Fundamentals vs. Technicals, Templeton, Ackman, Analysis of Valeant

Fundamental vs. Technical Analysis

Technical analysis, in all of its forms, uses the past price movements to predict the future price movements. In some cases (e.g. momentum analysis) it calculates an intermediate signal from the price signal (momentum is the first derivative of price). But no matter the style, one analyzes price history to guess the next price move.

This is necessarily probabilistic. There is no way to know that a particular price move will follow the chart pattern you see on the screen. There is no certainty. And when it does work, it is often because of self-fulfilling expectations. Since all traders have access to the same charts, and the same chart-reading theories, they can buy or sell en masse when the chart signals them to do so.

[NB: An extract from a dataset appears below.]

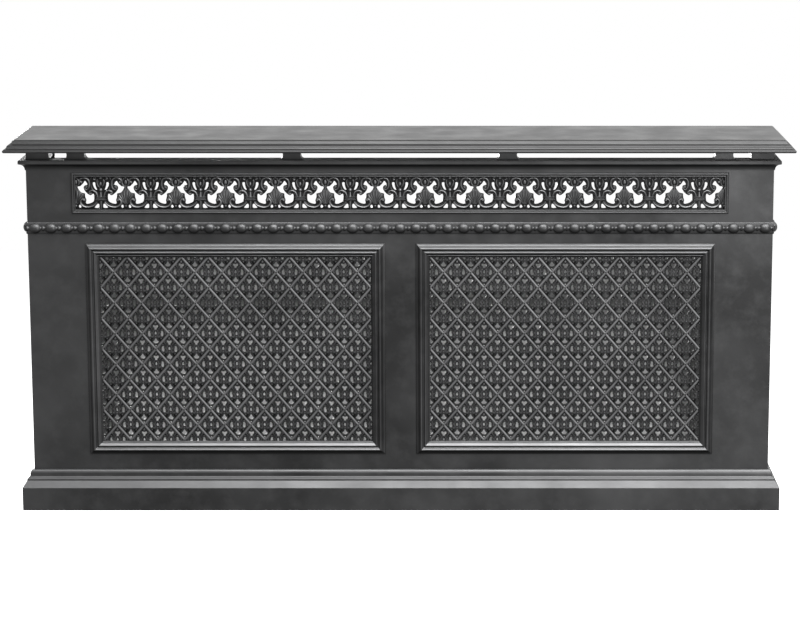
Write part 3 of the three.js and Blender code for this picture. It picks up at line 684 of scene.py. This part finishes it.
beadRail("bead_rail_front", (-bodyHalf, faceY), (1, 0), (0, -1), 2 * bodyHalf, (1, 1))
beadRail("bead_rail_left", (-bodyHalf, faceY), (0, 1), (-1, 0), wallY - faceY, (1, 0))
beadRail("bead_rail_right", (bodyHalf, faceY), (0, 1), (1, 0), wallY - faceY, (1, 0))
print("bead rails made")

# Slotted screws, two in each clamp bar

screw = {"radius": 4.2, "sides": 20, "disc": 1.2, "discEdge": 0.3, "height": 2.4, "slotFloor": 1.0, "slot": 0.55,
         "cheekSteps": 9, "cheekEdge": 0.35, "inset": 40.0}


def screwHead():  # facing -y
    disc = plate([ring(0, 0, screw["radius"], screw["sides"])], -screw["disc"], 0.0, screw["discEdge"], 1)
    start = math.asin(screw["slot"] / screw["radius"])
    angles = [start + k * (math.pi - 2 * start) / screw["cheekSteps"] for k in range(screw["cheekSteps"] + 1)]
    cheek = [(screw["radius"] * math.cos(angle), screw["radius"] * math.sin(angle)) for angle in angles]
    upper = plate([cheek], -screw["height"], -screw["slotFloor"], screw["cheekEdge"], 2)
    return joined([disc, upper, flipped(upper, z=-1)])


rearHead = flipped(screwHead(), y=-1)
for name in sorted(nodes):
    if "_bar_" not in name:
        continue
    low, high = [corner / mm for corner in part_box(name)]
    for end, x in (("a", low.x + screw["inset"]), ("b", high.x - screw["inset"])):
        made(f"{name}_screw_{end}", moved(rearHead, x, high.y, (low.z + high.z) / 2), zincSteel)
print("screws made")

# Floor, world, lamps and camera

stage = {"left": -14.0, "right": 14.0, "front": -9.0, "rear": 3.4, "colour": (0.8, 0.8, 0.8, 1), "roughness": 0.9}
floorMesh = bpy.data.meshes.new("floor")
floorMesh.from_pydata([(stage["left"], stage["front"], 0), (stage["right"], stage["front"], 0),
                       (stage["right"], stage["rear"], 0), (stage["left"], stage["rear"], 0)], [], [(0, 1, 2, 3)])
floor = bpy.data.objects.new("floor", floorMesh)
bpy.context.scene.collection.objects.link(floor)
floorMaterial = bpy.data.materials.new("pale_floor")
floorMaterial.use_nodes = True
floorShader = floorMaterial.node_tree.nodes["Principled BSDF"]
floorShader.inputs["Base Color"].default_value = stage["colour"]
floorShader.inputs["Roughness"].default_value = stage["roughness"]
floorShader.inputs["Specular IOR Level"].default_value = 0.0
floorMesh.materials.append(floorMaterial)
floor.visible_glossy = False
floor.visible_diffuse = False

studio = {"seen": (1, 1, 1, 1), "cast": (0.05, 0.05, 0.05, 1)}  # white to look at, and a faint light on the object
world = bpy.data.worlds.new("studio")
world.use_nodes = True
bpy.context.scene.world = world
sky = world.node_tree
ray = sky.nodes.new("ShaderNodeLightPath")
seen = sky.nodes.new("ShaderNodeMath")
seen.operation = "MAXIMUM"
seenThrough = sky.nodes.new("ShaderNodeMath")
seenThrough.operation = "MAXIMUM"
sky.links.new(ray.outputs["Is Camera Ray"], seen.inputs[0])
sky.links.new(ray.outputs["Is Glossy Ray"], seen.inputs[1])
sky.links.new(seen.outputs[0], seenThrough.inputs[0])
sky.links.new(ray.outputs["Is Transmission Ray"], seenThrough.inputs[1])
mix = sky.nodes.new("ShaderNodeMix")
mix.data_type = "RGBA"
sky.links.new(seenThrough.outputs[0], mix.inputs["Factor"])
mix.inputs["A"].default_value = studio["cast"]
mix.inputs["B"].default_value = studio["seen"]
sky.links.new(mix.outputs["Result"], sky.nodes["Background"].inputs["Color"])


def softbox(name, place, target, wide, high, watts, floorOnly=False):
    data = bpy.data.lights.new(name, "AREA")
    data.shape = "RECTANGLE"
    data.size, data.size_y = wide, high
    data.energy = watts
    lamp = bpy.data.objects.new(name, data)
    bpy.context.scene.collection.objects.link(lamp)
    lamp.visible_camera = False
    lamp.location = place
    lamp.rotation_euler = (Vector(target) - Vector(place)).to_track_quat("-Z", "Y").to_euler()
    lit = bpy.data.collections.new(name + "_lights")  # the floor has a lamp of its own
    lit.objects.link(floor)
    lit.collection_objects[0].light_linking.link_state = "INCLUDE" if floorOnly else "EXCLUDE"
    lamp.light_linking.receiver_collection = lit


softbox("key", (1.0, -2.6, 3.0), (0.1, -0.1, 0.5), 4.2, 1.6, 230)
softbox("overhead", (0.7, -0.9, 3.3), (0.1, -0.1, 0.5), 4.2, 1.7, 130)
softbox("right_fill", (2.6, -4.4, 0.9), (0.6, 0, 0.5), 1.8, 1.5, 170)
softbox("rear_fill", (-1.6, 4.2, 0.45), (0, 0, 0.4), 2.4, 0.6, 200)  # below the shelf, for the views from behind
softbox("floor_light", (0.3, -10, 3.4), (0, 2, 0), 0.6, 0.6, 9800, floorOnly=True)

view = {"x": 0.157, "distance": 5.8, "z": 1.747, "tilt": 9.36,  # metres and degrees
        "focal": 3.0175, "shiftX": -0.08, "shiftY": -0.15}  # over the picture's width
cameraData = bpy.data.cameras.new("camera")
cameraData.sensor_fit = "HORIZONTAL"
cameraData.sensor_width = 36.0
cameraData.lens = view["focal"] * cameraData.sensor_width
cameraData.shift_x = view["shiftX"]
cameraData.shift_y = view["shiftY"]
cameraData.clip_end = 100.0
camera = bpy.data.objects.new("camera", cameraData)
bpy.context.scene.collection.objects.link(camera)
camera.location = (view["x"], cadLow[1] - view["distance"], view["z"])
camera.rotation_euler = (math.radians(90 - view["tilt"]), 0, 0)
bpy.context.scene.camera = camera

bpy.context.scene.view_settings.view_transform = "Standard"
print("floor, lamps and camera set")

Fundamentals or Arbitrage:

Arbitrage works just like a spring. If the price in the futures market is greater than the price in the spot market, then there is a profit to carry gold—to buy metal in the spot market and sell a futures contract. If the price of spot is higher, then the profit is to be made by decarrying—to sell metal and buy a future.

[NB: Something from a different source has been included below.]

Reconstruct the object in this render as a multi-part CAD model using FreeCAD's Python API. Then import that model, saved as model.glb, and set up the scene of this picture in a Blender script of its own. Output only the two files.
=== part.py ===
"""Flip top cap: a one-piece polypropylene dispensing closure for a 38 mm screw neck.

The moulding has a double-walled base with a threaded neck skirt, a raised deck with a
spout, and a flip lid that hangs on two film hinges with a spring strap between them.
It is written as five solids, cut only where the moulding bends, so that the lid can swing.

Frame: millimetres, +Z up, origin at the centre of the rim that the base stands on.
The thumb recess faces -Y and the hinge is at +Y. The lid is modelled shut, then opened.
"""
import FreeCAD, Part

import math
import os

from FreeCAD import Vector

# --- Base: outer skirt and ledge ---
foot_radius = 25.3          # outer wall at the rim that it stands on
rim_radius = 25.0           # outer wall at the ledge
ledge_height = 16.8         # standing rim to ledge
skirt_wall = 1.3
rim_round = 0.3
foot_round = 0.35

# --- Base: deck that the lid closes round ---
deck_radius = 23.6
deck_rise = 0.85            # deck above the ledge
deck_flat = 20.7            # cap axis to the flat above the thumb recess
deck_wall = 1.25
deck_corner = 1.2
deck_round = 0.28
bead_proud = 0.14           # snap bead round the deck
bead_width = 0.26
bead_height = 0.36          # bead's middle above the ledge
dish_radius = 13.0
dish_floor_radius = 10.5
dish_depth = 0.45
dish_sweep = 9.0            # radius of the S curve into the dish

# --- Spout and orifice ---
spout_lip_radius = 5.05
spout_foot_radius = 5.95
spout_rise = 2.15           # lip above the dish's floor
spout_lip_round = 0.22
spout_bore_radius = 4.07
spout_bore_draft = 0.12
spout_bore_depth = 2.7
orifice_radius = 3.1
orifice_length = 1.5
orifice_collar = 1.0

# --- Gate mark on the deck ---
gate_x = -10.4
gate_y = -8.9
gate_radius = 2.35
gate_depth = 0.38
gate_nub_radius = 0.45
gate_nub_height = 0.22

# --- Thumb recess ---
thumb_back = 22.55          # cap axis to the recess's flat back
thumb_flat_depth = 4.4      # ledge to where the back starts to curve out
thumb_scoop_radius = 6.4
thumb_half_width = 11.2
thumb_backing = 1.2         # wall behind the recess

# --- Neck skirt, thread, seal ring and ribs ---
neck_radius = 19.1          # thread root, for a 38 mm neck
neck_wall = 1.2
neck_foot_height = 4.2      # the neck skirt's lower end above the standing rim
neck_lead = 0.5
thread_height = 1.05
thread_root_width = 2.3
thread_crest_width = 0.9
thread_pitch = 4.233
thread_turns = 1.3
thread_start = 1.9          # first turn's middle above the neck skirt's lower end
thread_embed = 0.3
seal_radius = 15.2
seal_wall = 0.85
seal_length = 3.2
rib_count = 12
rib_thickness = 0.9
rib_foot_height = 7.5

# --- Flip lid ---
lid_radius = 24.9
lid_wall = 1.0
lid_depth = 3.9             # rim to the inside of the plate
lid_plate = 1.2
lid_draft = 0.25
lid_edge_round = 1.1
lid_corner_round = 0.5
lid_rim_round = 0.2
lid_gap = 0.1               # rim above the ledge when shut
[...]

There are two keys to understanding this. One, when leveraged speculators push up the price of gold futures contracts, then that increases the basis spread. A greater basis is a greater incentive to the arbitrageur to take the trade. Two, when the arbitrageur buys spot and sells a future, the very act of putting on this trade compresses the spread.

If someone were to come along and sell enough futures contracts to push down the price of gold by $50 or $150 or whatever amount is alleged, then this selling would be on futures only. It would push the price of futures below the price of spot, a condition called backwardation.

Backwardation just has not happened at the times when the stories of the big “smash downs” have claimed. Monetary Metals has published intraday basis charts during these events many times.

The above does not describe technical analysis. It describes physics—how the market functions at a mechanical level.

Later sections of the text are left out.